The game doesn’t look particularly pretty either. In fact, it looks incredibly dated. The main character, along with his companions, all have a rather cardboard look about them, which is even more evident in the supporting characters and enemies that the player faces throughout the game. The environments themselves are bland and lacking in the detail that gamers have become used to in recent years.
As a hack and slash game, it is to be expected that a certain amount of repetition will be experienced. After all, this genre revolves around killing stuff, then killing more stuff. The First Templar is no different in this aspect and gamers who don’t enjoy the constant grind of combat will be disappointed here. That being said, the devs have tried to mix things up with the occasional physics puzzle. These puzzles are not exactly inspiring, but their inclusion breaks the monotony to a certain degree.
All is not negative though, as the core mechanic of the game comes up trumps and works surprisingly well. Although the combat is not particularly complex, some could even call it simple, the block and counter-attack nature is very satisfying and easy to master. Progression through the game will improve the characters as they level up and such, but the core combat remains pretty much the same throughout. What it lacks in finesse, it more than makes up with a sense of achievement. Add to this the drop in/drop out co-op and things do not perhaps seem so gloomy after all.
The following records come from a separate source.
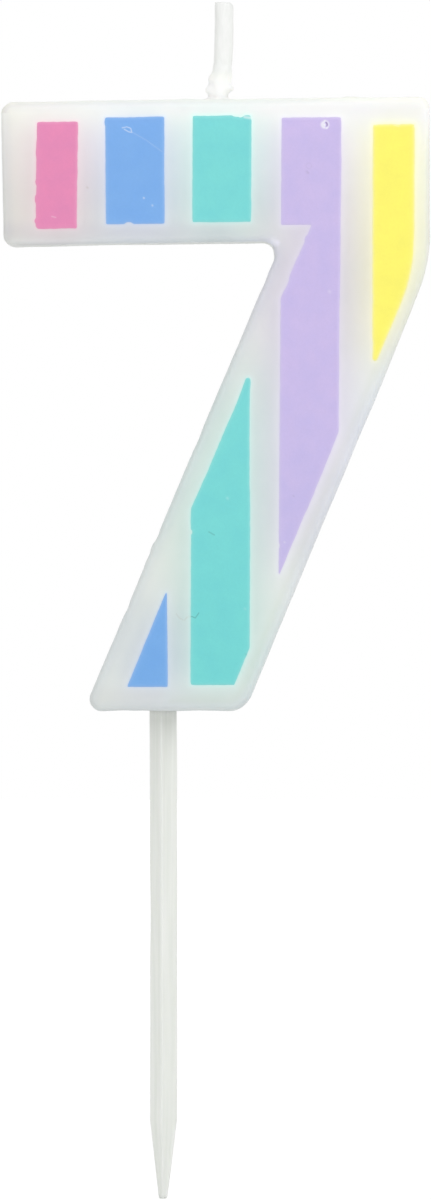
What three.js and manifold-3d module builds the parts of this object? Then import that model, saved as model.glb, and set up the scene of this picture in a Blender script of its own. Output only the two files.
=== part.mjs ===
// A number candle: a flat wax "7" that stands on a plastic pick, with a wick and stripes of colour.
// Millimetres, +Z up, front towards -Y. The origin is where the pick leaves the underside of the wax.

import * as THREE from "three";
import { mergeVertices } from "three/addons/utils/BufferGeometryUtils.js";
import Module from "manifold-3d";

const wasm = await Module();
wasm.setup();

// Numeral: its outline is given by straight edges, which meet in rounded corners
const WAX_THICKNESS = 9;
const WAX_EDGE_ROUND = 1;
const FOOT_LEFT = 8.07;
const FOOT_RIGHT = 8.2;
const STEM_WIDTH_AT_BAR = 15.01;
const SHOULDER_DROP = 2.47;
const BAR_REACH_LEFT = 16.15;
const BAR_REACH_RIGHT = 26.7;
const NUMERAL_HEIGHT = 61.18;
const BAR_HEIGHT = 14.55;
const BAR_TILT = 0.7;
const BAR_END_LEAN = 1.1;

const FOOT_LEFT_ROUND = 1.25;
const FOOT_RIGHT_ROUND = 2.6;
const SHOULDER_ROUND = 19;
const BAR_CORNER_ROUND = 1.2;
const NOTCH_ROUND = 1.22;

// Pick: square in section, set with a corner to the front, barbed where the wax holds it
const PICK_ACROSS_CORNERS = 2.71;
const PICK_TWIST = 7.4;
const PICK_LENGTH_BELOW = 48.85;
const PICK_TAPER_LENGTH = 7.9;
const PICK_TIP_ACROSS = 0.86;
const PICK_DEPTH_IN_WAX = 12;
const BARB_COUNT = 3;
const BARB_PITCH = 3;
const BARB_LENGTH = 1.4;
const BARB_RISE = 0.35;
const PICK_HEAD_LENGTH = 0.6;

// Wick: leans a little from the top of the bar, with its end cut on a slant
const WICK_DIAMETER = 1.86;
const WICK_PLACE = 5.74;
const WICK_LEAN = 1.64;
const WICK_LENGTH_ABOVE = 9.55;
const WICK_DEPTH_IN_WAX = 11.5;
const WICK_CUT = 17;

// Collar of wax that was drawn up round the foot of the wick
const COLLAR_HEIGHT = 2.5;
const COLLAR_FOOT_DIAMETER = 3.8;
const COLLAR_WAIST_DIAMETER = 3.1;
const COLLAR_TOP_DIAMETER = 2.8;
const COLLAR_SET_LEFT = 0.12;
const COLLAR_ROOT = 1;

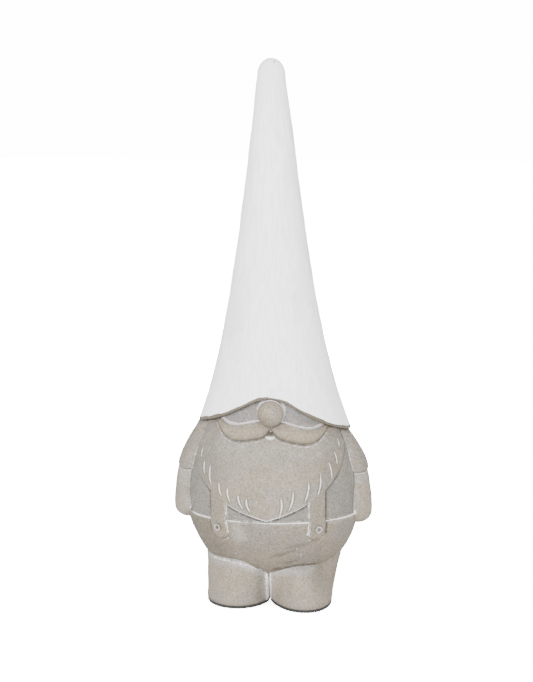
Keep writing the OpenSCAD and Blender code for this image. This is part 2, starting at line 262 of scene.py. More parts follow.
def lobe_mid(th):
    """Height of the middle line of the moustache, which sags and turns up at the tips."""
    t = np.minimum(1.0, np.abs(th) / MOUSTACHE_HALF)
    sag = 4.6 * np.sin(math.pi * t**1.25) ** 2
    middle = MOUSTACHE_Z - MOUSTACHE_TILT / 2 * th / MOUSTACHE_HALF
    return middle - sag + 4.3 * t**4 + 2.5 * lobe_root(t)


def lobe_half(th):
    """Half the moustache's height."""
    t = np.minimum(1.0, np.abs(th) / MOUSTACHE_HALF)
    return 0.9 + 6.8 * np.maximum(0, np.sin(math.pi * t**0.6)) ** 0.85 - 1.4 * lobe_root(t)


def edge_distance(th, z, edge, step=0.5):
    """Distance from a point on the body to a line of height edge(th), positive above it."""
    slope = (edge(th + step) - edge(th - step)) / np.abs(arc(2 * step, th, z))
    return (z - edge(th)) / np.sqrt(1 + slope**2)


def arm_front_edge(th, z, side):
    """Distance forward of the front edge of an arm, in millimetres."""
    return arc(ARM_ANGLE - ARM_HALF - side * th, th, z)


# Carved strokes of the beard: angle and height of the top end, then of the bottom end
BEARD_STROKES = [
    (-58.5, 146.0, -57.5, 138.5),
    (-51.5, 134.0, -49.5, 124.5),
    (-44.0, 130.5, -42.8, 117.5),
    (-35.0, 117.5, -33.2, 107.5),
    (-28.0, 113.5, -26.8, 103.0),
    (-20.3, 107.0, -18.0, 97.5),
    (-14.8, 104.5, -13.2, 94.8),
    (7.6, 105.0, 7.0, 92.8),
    (15.0, 110.5, 13.0, 97.5),
    (25.5, 118.3, 23.6, 104.8),
    (34.5, 125.4, 33.0, 110.7),
    (43.0, 135.6, 44.0, 124.0),
    (50.8, 145.0, 51.4, 135.5),
    (59.0, 155.5, 58.0, 148.5),
]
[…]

The reality is that The First Templar suffers from an overwhelming lack of polish. The ideas are there, and the core combat mechanic works well, but everything else just emphasises the fact that this is a budget title, both in development and on the retail shelves. If you can come to terms with that fact, then there is no reason why you shouldn’t enjoy the game. The overwhelming feeling from The First Templar is that of potential and I really hope that a sequel is planned that will polish all of the unpolished areas and improve upon that which is already good. The First Templar 2, or The Second Templar, is a game that I am looking forward to playing.